They who are God’s without reserve, are in every state content; for they will only what He wills, and desire to do for Him whatever He desires them to do; they strip themselves of everything, and in this nakedness find all things restored a hundredfold.
The land isn’t sown yet..Jeremiah 2:2
His are birthed into a battlefield..an unknown land. An infant. He’s given us all we need to live all neatly tucked in. The infant grows in this battle field and the front lines grow heavy and she retreats. The years pass in a blur of waging war. Sitting in foxholes made by her own hands. Watching those she loves fall by arrows aimed … seeing fetal curled life stopped for lack of hope… tongue cleaving to the the roofs of mouths for lack of water... harrowing cries of prisoners fingers blood dried wound tight around bars of cold steel. Wounds laid down with lies.
Eyes open wide in fear as mouths open wide in screams where there is no sound coming … bloodied corpse’s lay with loved hearts laying over gut wrenched as they can no more hear the heartbeat…walking life only their eyes are dark and lifeless with little ones begging for them to look. to listen and there is no one home.
we are birthed into a battlefield. the shadow land. and we’ve been given a seed and this seed. .. Its rolled around and around in my hearts hand and I am asking. I sit… blood dried wounds oozing and it wells from down gut deep and pain comes in torrents out of my mouth to the heavens and rends them wide open. I see not with my naked eye but with my soul eye…what is one to do..Father I see..can you see? the people they are dying. women are falling heavy on the ground and their babies.
I have this seed Father. You gave it to me on my birth day. I still have it I’ve been watering it with my tears but I don’t understand. I’m undone in the doing. I have nothing left . What is the next step? What do I do with this seed in this land of giants that are to big for just one? There are to many dying and I can’t save them all.
Daughter..the land isn’t sown yet. You have my seed. You cannot save them all It is not up to you. This seed I have given you I give to all. I will show you how to plant it. Here is a first step.

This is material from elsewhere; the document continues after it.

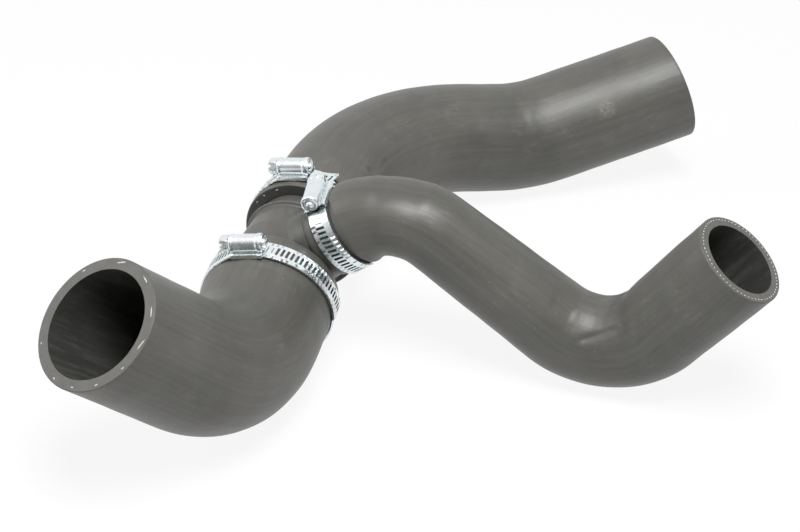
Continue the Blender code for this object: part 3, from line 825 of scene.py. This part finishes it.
def raise_seam(tee):
    """A fine ridge in the plane through the tee's run and branch, where the mould parted."""
    across = arm_direction(LONG_CORNERS).cross(arm_direction(BRANCH_CORNERS)).normalized()
    for vertex in tee.data.vertices:
        off = abs((vertex.co - TEE_CENTRE).dot(across))
        if off < SEAM_WIDTH:
            vertex.co += vertex.normal * SEAM_HEIGHT * ease(1 - off / SEAM_WIDTH)


def build_tee():
    elbow_start = ELBOW_SIZES[1] - SPIGOT_GAP
    long_start = LONG_SIZES[1]
    branch_start = BRANCH_SIZES[1] - SPIGOT_GAP
    elbow_spigot, long_spigot, branch_spigot = (
        spigot_radius(sizes) for sizes in (ELBOW_SIZES, LONG_SIZES, BRANCH_SIZES)
    )
    toward_branch = arm_direction(BRANCH_CORNERS)
    chamfer = SPIGOT_CHAMFER
    step = COLLAR_CHAMFER
    body = bar_along("tee_moulding", run_stops([
        (-ELBOW_SPIGOT_END, elbow_spigot - chamfer), (-ELBOW_SPIGOT_END + chamfer, elbow_spigot),
        (-elbow_start, elbow_spigot), (-elbow_start + TEE_TAPER, TEE_BODY_RADIUS), (0.0, TEE_BODY_RADIUS),
        (COLLAR_START, TEE_BODY_RADIUS), (COLLAR_START + step, COLLAR_RADIUS), (COLLAR_END, COLLAR_RADIUS),
        (COLLAR_END + step, TEE_BODY_RADIUS), (long_start - step, TEE_BODY_RADIUS), (long_start, long_spigot),
        (LONG_SPIGOT_END - chamfer, long_spigot), (LONG_SPIGOT_END, long_spigot - chamfer),
    ]))
    boss_end = TEE_CENTRE + toward_branch * branch_start
    boss = bar_along("boss", [(TEE_CENTRE, BOSS_RADIUS), (boss_end, BOSS_RADIUS)])
    branch_end = TEE_CENTRE + toward_branch * BRANCH_SPIGOT_END
    branch = bar_along("branch", [(TEE_CENTRE, branch_spigot), (branch_end, branch_spigot)])
    run_bore = bar_along("run_bore", run_stops([
        (-ELBOW_SPIGOT_END - TEE_WALL, elbow_spigot - TEE_WALL),
        (-ELBOW_SIZES[1] - TEE_TAPER, elbow_spigot - TEE_WALL), (-ELBOW_SIZES[1], TEE_BODY_RADIUS - TEE_WALL),
        (0.0, TEE_BODY_RADIUS - TEE_WALL), (LONG_SPIGOT_END + TEE_WALL, TEE_BODY_RADIUS - TEE_WALL),
    ]))
    branch_bore = bar_along("branch_bore", [
        (TEE_CENTRE, branch_spigot - TEE_WALL),
        (TEE_CENTRE + toward_branch * (BRANCH_SPIGOT_END + TEE_WALL), branch_spigot - TEE_WALL),
    ])
    tee = joined(body, [
        (boss, "UNION"), (branch, "UNION"), (run_bore, "DIFFERENCE"), (branch_bore, "DIFFERENCE"),
    ])
    remesh = tee.modifiers.new("Even mesh", "REMESH")
    remesh.mode = "VOXEL"
    remesh.voxel_size = TEE_VOXEL
    soften = tee.modifiers.new("Moulded corners", "SMOOTH")
    soften.factor = 0.5
    soften.iterations = 4
    tee.data = plain_mesh(tee)
    tee.modifiers.clear()
    raise_seam(tee)
    tee.data.shade_smooth()
    return tee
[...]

I want to learn..to sit at the feet of those who have gone before. to be tutored..mentored. It’s time. I am going back..I am called to be a warrior woman. I had never been to Lysa’s blog before until I read Brooke’s post. I clicked over to read what this She Speaks was…and my breath caught. I want to go. A step. A step I could not take on my own.
I’ve been given a seed for the hearts of women..I‘ve fought against it for years…mostly out of lack of understanding and my own waging war. In every woman’s heart … I see mine. For every woman held captive by lies that wounded them in childhood I see my lies..my wounds. For every woman bound in fear I see my fear. For all the living and doing…out of those lies and their consequences thinking it is to hard and to many mistakes…there is hope. There is a way out. Follow me. I want to go..I can’t go alone.. I need help..I need more training in how to cultivate seeds.
We are birthed into a battlefield. I want to fight like Great Heart. I tenaciously ask for Big faith…not little faith. We are just the messenger. All of my heart wants to learn how to speak and write the message so those that read it can run.
I stand on the battlefield in nakedness asking of the only One who can restore what needs restoring. I hear their silent screams do you? Let’s be carriers of hope to hearts that are hopeless making heart healing accessible to all…freely…with not strings.
I can envision women standing together..hearts broken by their own woundedness…wounded warriors carrying the medicine … the seed… that will set captives free.
We are breathing in a real battlefield..will you stand naked baring all before the One with whom we have to do? Will you allow Him to send you? Will you be vulnerable in your woundedness…will you be a wounded healer? Are you called to be a Warrior Word Woman?
Are you His without reserve?
If so – I challenge you to click this link and pray about this conference. She Speaks Scholarship Contest 2011
I pray we might become called women, not driven, with well thought through and prayed through goals in our lives.